Lucinda Turner Robinson, 64, has lived in the Castle Hill area for 26 years. She said the neighborhood was beautiful and thriving when she moved into it. But in 2005, she said everything went downhill for the community when a tornado hit, and some homeowners and renters left and never returned.
The community is now plagued with empty houses, dilapidated apartments that board the elementary school, ditches and a lot of trees, which block her view of the elementary school.
"It was trees (and) bushes. I couldn't see anything," she said. It's too dangerous for these kids to be walking up Shady Lane. There are no sidewalks. They don't have anywhere to walk."
Robinson said the blight has had a significant effect on the self-esteem of the children who attend Wilkins and live in the neighborhood.
"It doesn't give them confidence on what the future holds for them," she said. "It's a devastating thing to pass by places and walk by places that you're afraid of."
She said Leadership Next Generation Plus helped clear the trees blocking the school. Now that she can see the children walking home from school, she feels safer.

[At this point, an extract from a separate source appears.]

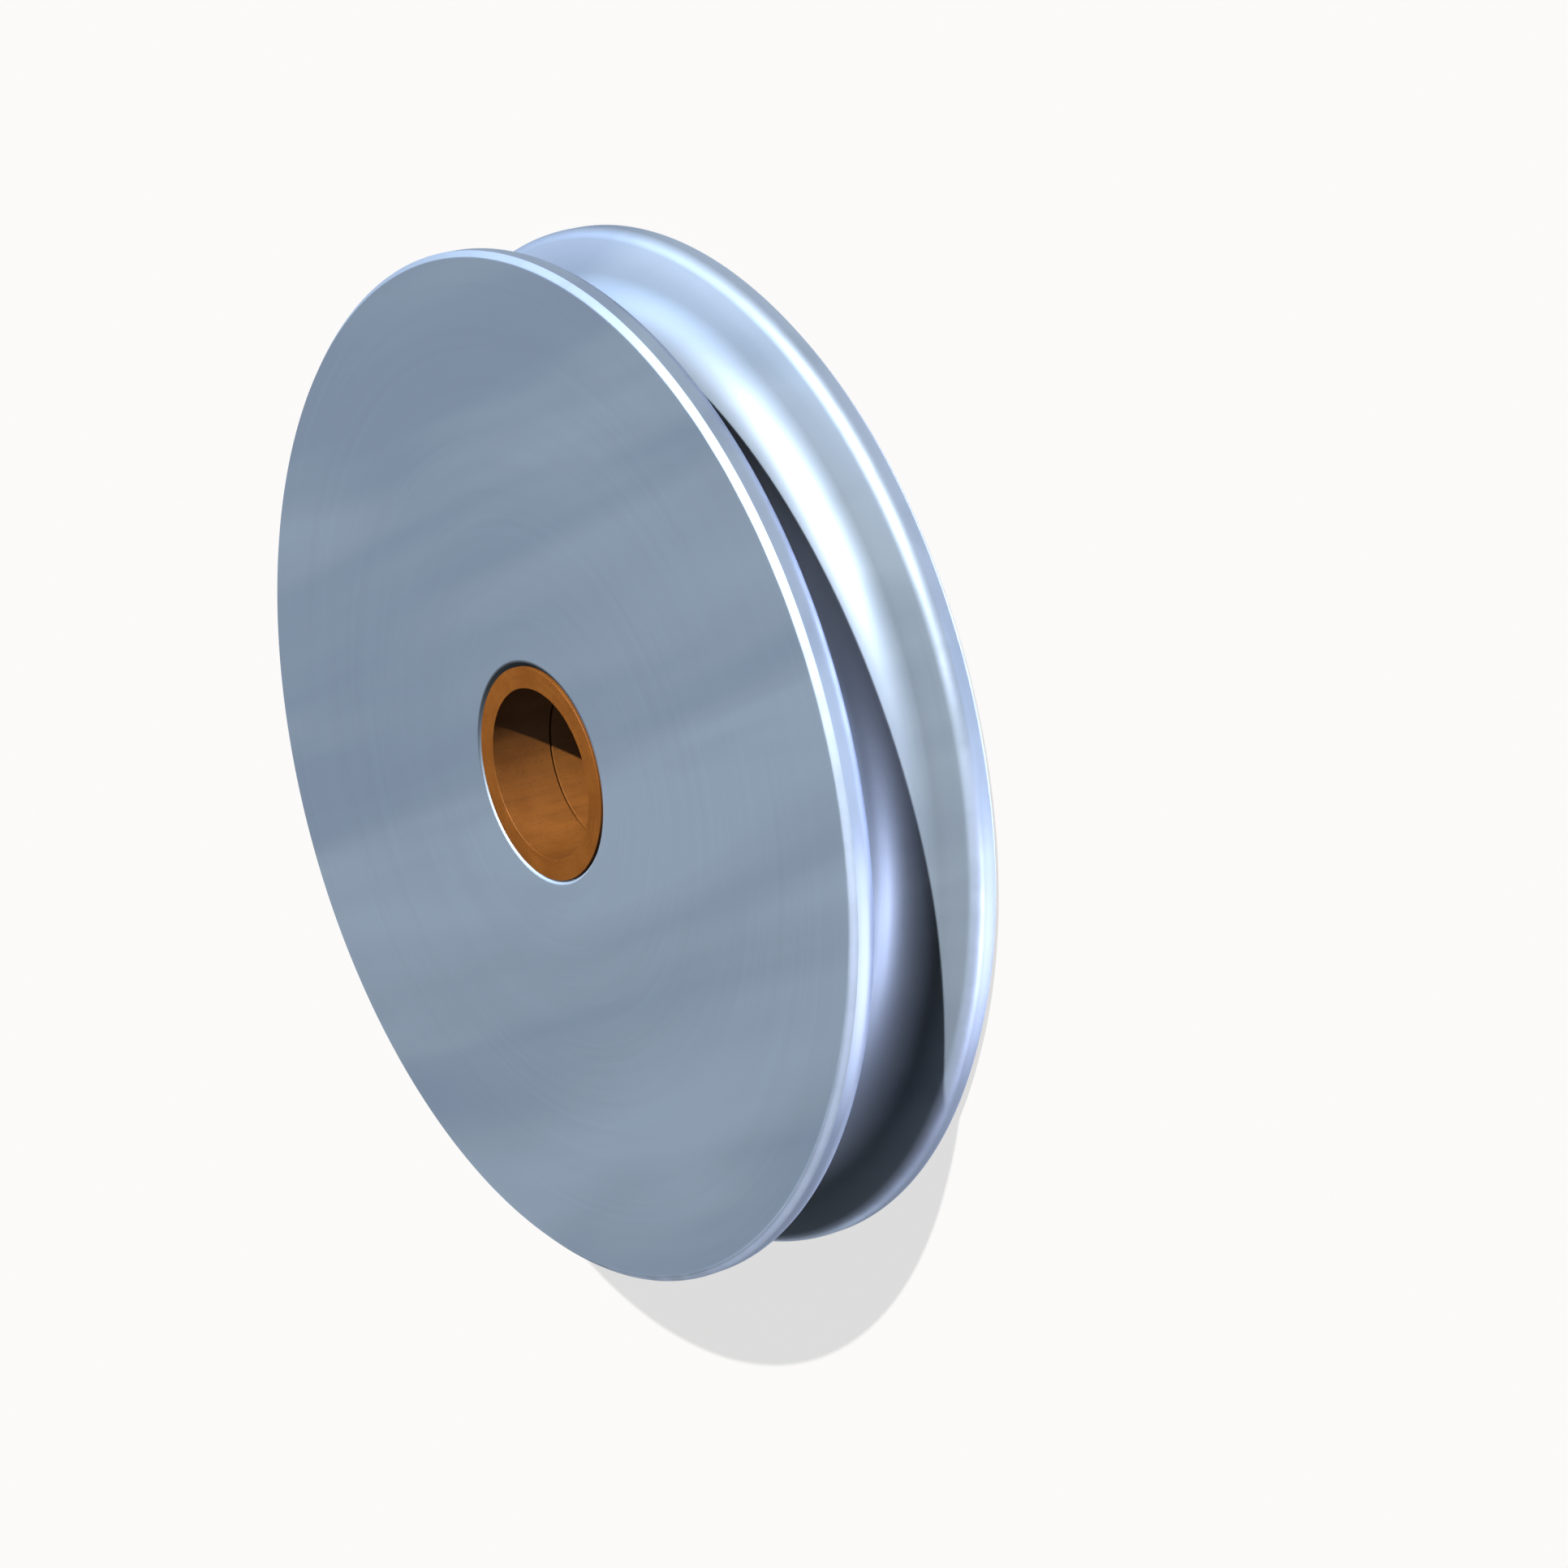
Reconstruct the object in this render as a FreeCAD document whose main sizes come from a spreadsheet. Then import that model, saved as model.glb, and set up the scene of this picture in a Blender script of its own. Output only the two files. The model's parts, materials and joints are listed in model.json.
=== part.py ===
import FreeCAD, Part
import math
import os
import Sketcher

# Cable pulley: a turned steel sheave with two plain bronze bushes pressed into its centre.
# Millimetres. Z is the axis, the pulley lies flat, and z = 0 is the middle of the rope groove.

# Driving sizes: name, value, meaning
SIZES = [
    ("sheave_diameter", 120.0, "outside diameter over the flanges"),
    ("sheave_width", 19.5, "width from face to face, and of the pair of bushes"),
    ("rim_chamfer", 0.7, "chamfer between each face and the rim"),
    ("groove_depth", 8.8, "from the rim down to the bottom of the rope groove"),
    ("root_radius", 5.5, "round bottom of the groove, a little over half the cable"),
    ("wall_angle", 15.0, "slope of each groove wall away from the middle plane, degrees"),
    ("lip_radius", 1.6, "rounding where a groove wall meets the rim"),
    ("bore_diameter", 20.0, "running bore of the bushes"),
    ("bush_wall", 2.5, "wall thickness of the bushes"),
    ("bush_edge_break", 0.1, "edge break at the open end of each bush"),
    ("front_bush_length", 7.8, "length of the front bush"),
    ("bush_joint", 0.25, "hairline gap left between the two bushes"),
    ("seat_chamfer", 0.5, "lead-in chamfer at both ends of the bush seat"),
]

doc = FreeCAD.newDocument("cable_pulley")

sheet = doc.addObject("Spreadsheet::Sheet", "sizes")
for row, (name, value, meaning) in enumerate(SIZES, start=1):
    sheet.set("A%d" % row, name)
    sheet.set("B%d" % row, str(value))
    sheet.set("C%d" % row, meaning)
    sheet.setAlias("B%d" % row, name)
doc.recompute()

# Expressions that more than one feature uses
OUTER_BUSH_DIAMETER = "sizes.bore_diameter + 2 * sizes.bush_wall"
FRONT_BUSH_BASE = "sizes.sheave_width / 2 - sizes.front_bush_length"
REAR_BUSH_BASE = "-sizes.sheave_width / 2"
REAR_BUSH_LENGTH = "sizes.sheave_width - sizes.front_bush_length - sizes.bush_joint"
RIM_RADIUS = "sizes.sheave_diameter / 2"
ROOT_CENTRE = RIM_RADIUS + " - sizes.groove_depth + sizes.root_radius"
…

With the addition of the mural, she hopes it will get people's attention.
"It's beautiful," Robinson said. "I hope it will remind them that we have children growing up in the community, and we want them to have the best outlook on life, and it starts at the ages they are now."
The Chatter of Children
Martha Alexander said she sees the art as transformative and therapeutic. She said she has already noticed the mural's impact on the children and the community as residents have been keeping their lawns cleaner and picking up trash.
"The sounds I hear on the playground now indicate that they enjoy being out there. I never heard the chatter of children the way I hear it now," she said.
Alexander hopes that next year they can get the students to participate in the transformation process and add their artistic view to the wall themselves.
"For the students, I hope they realize that despite the fact that they live in a blighted area or come from blighted areas, they can see a thing of beauty in their midst and learn to appreciate that," she said.
Childers loved that his artwork could have a positive effect on the community and children, especially since he gives credit to art for helping him through some tough moments in his life.
"From my standpoint, these are just regular people living in these neighborhoods. These are just people who want to do their best and want to live in the best opportunities like everyone," he said.
"To see people like this that come to their school, it gives them a lot of hope," Robinson said of Childers. "That we do have a chance in life."
Email city reporting intern Aliyah Veal at [email protected].
CORRECTION: In the original version of this story, one of our captions said Eli Childers' mural is at Watkins Elementary School. It's actually at Wilkins. The Jackson Free Press apologizes for this error.